И потекли суровые будни. Лидеры впереди, мы за ними копошимся, не сдаёмся. Неудобно ведь, да и знакомы мы друг с другом всего-ничего: второй месяц только распечатали. Постепенно неубранных борозд становилось меньше, а мы, городские, набирались опыта, отрабатывая свой хлеб.
Хозяйка наша работала дояркой на ферме, так что молоко в хате всегда было. Мы втроём его пили от души. Вечерами после вкусного ужина частенько при свете керосинки играли в карты в тысячу. А утром вновь на борозду – здравствуй, картошка, пионеров идеал, тот не знает наслажденья, кто картошки не едал. Так и шла жизнь почти без приключений.
Пока однажды не случилась авария. Не в том смысле, что какой-то механизм сломался. А в том, что авария приключилась в моём животе. То ли я чего-то не того съел, то ли молока лишнего хватил, но в один день после обеда на поле я не вышел. Не могу далеко от дома отойти, живот не пускает, и всё тут. И смех, и грех. Хотя, какой тут смех. Хозяйка успокоила, мол, мы тебя сейчас до вечера поправим. Насыпала в кружку подсушенной черники и скомандовала лезть на тёплую печку. «Прогрейся там хорошенько и ягодки потихоньку кушай» – изрекла она. Часа три я на печи валялся, ягоды сушёные глотал потихоньку, даже подремал где-то. А тут и вечер подошёл, да и ягоды в кружке кончились. И вроде, как недуг мой куда-то улетучился, и мне уже похорошело.
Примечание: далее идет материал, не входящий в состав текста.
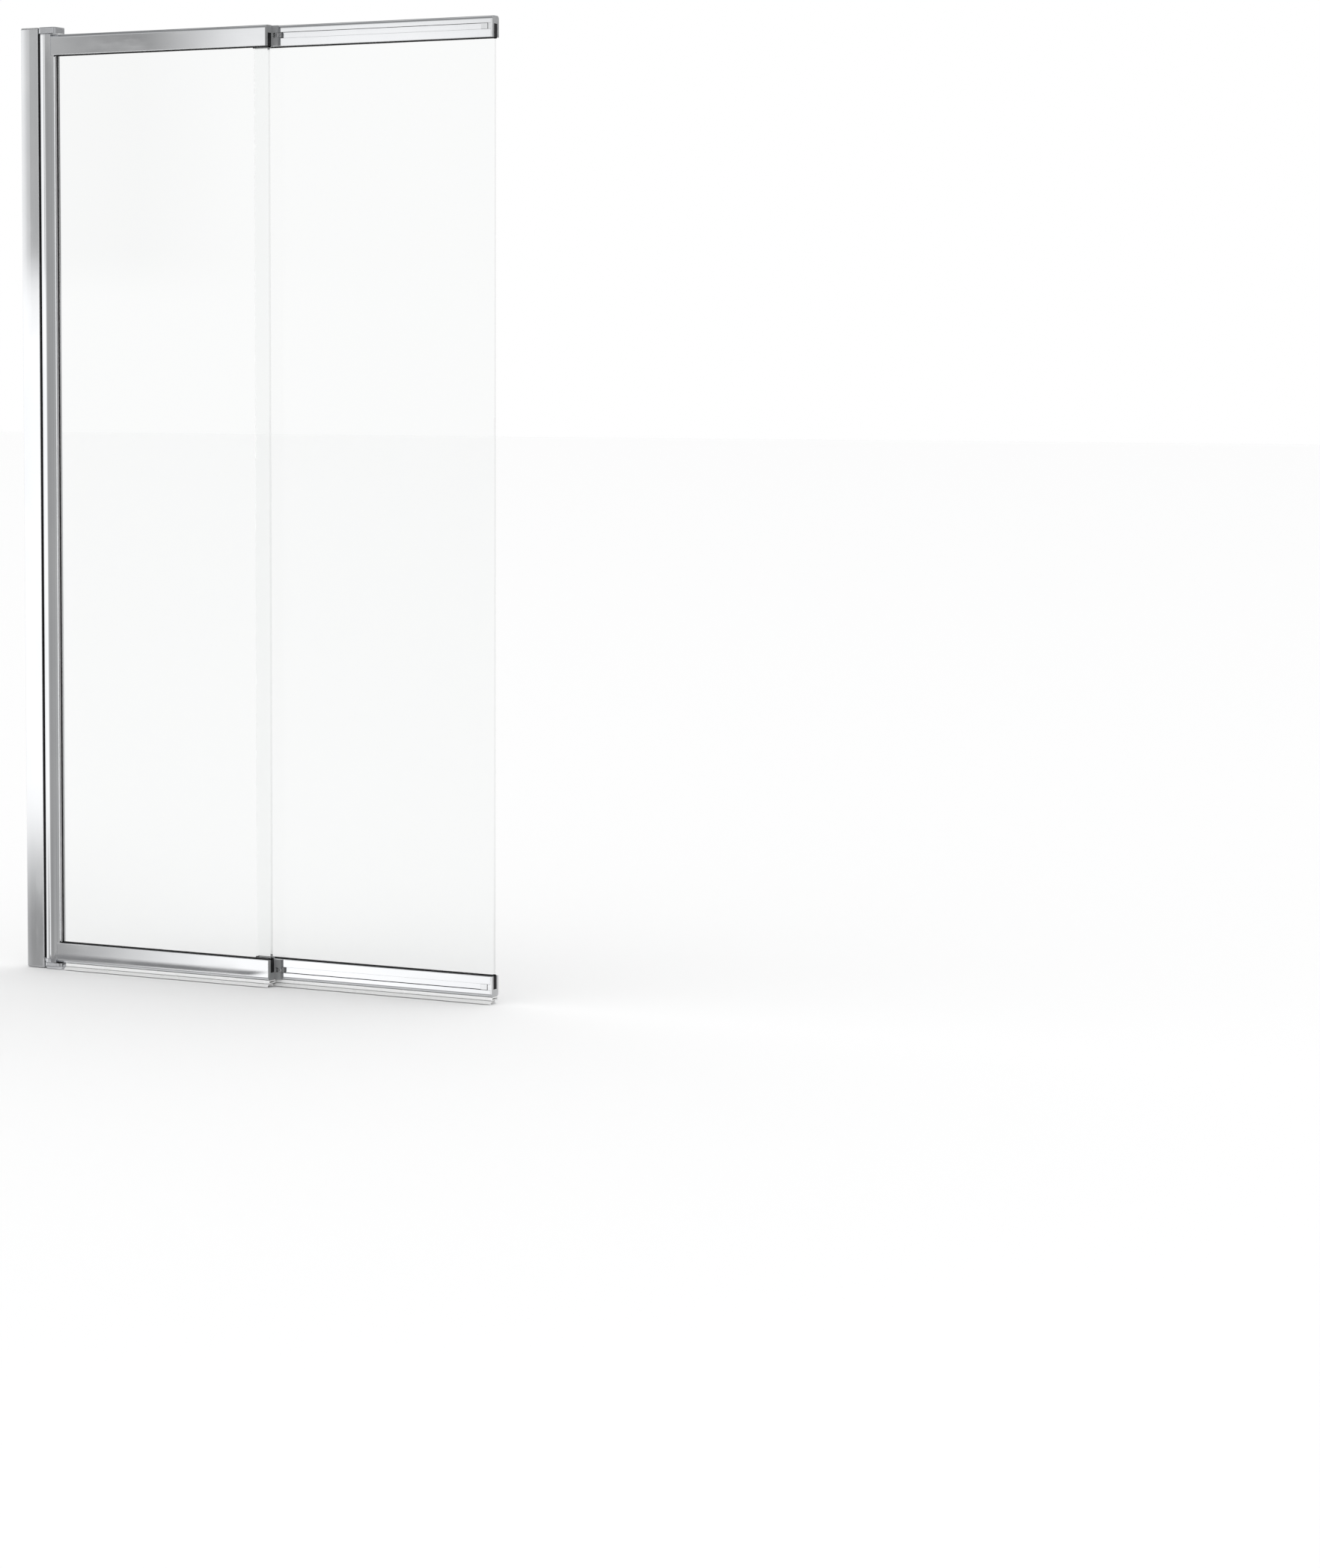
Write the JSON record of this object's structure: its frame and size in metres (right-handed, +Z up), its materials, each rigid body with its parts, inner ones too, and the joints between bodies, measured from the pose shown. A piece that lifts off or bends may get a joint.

И жизнь опять улыбается во весь рот. Вот такой ёксель-моксель был да сплыл.
Так мы и жили в этой деревне, добывали картошку, за что получали пайку на пропитание. И дни текли один за другим. Октябрь уж закончился, ноябрь на пороге. А команды убыть восвояси всё нет. Пока за пару дней до революционного праздника 7 ноября не ударил мороз ночью. Мы пришли на поле, а картошка вместе с вывернутой землёй стала одним целым, одним сплошным замёрзшим камнем, выковырнуть из которого картофелины не удавалось. Отправили нас по домам, а после обеда посадили на машины и повезли обратно в Минск.
Закончилась моя первая картошка студенческая. Снова продолжилась учёба: лекции, формулы, практические занятия и много всякого интересного и не очень. Но об этом в другой раз.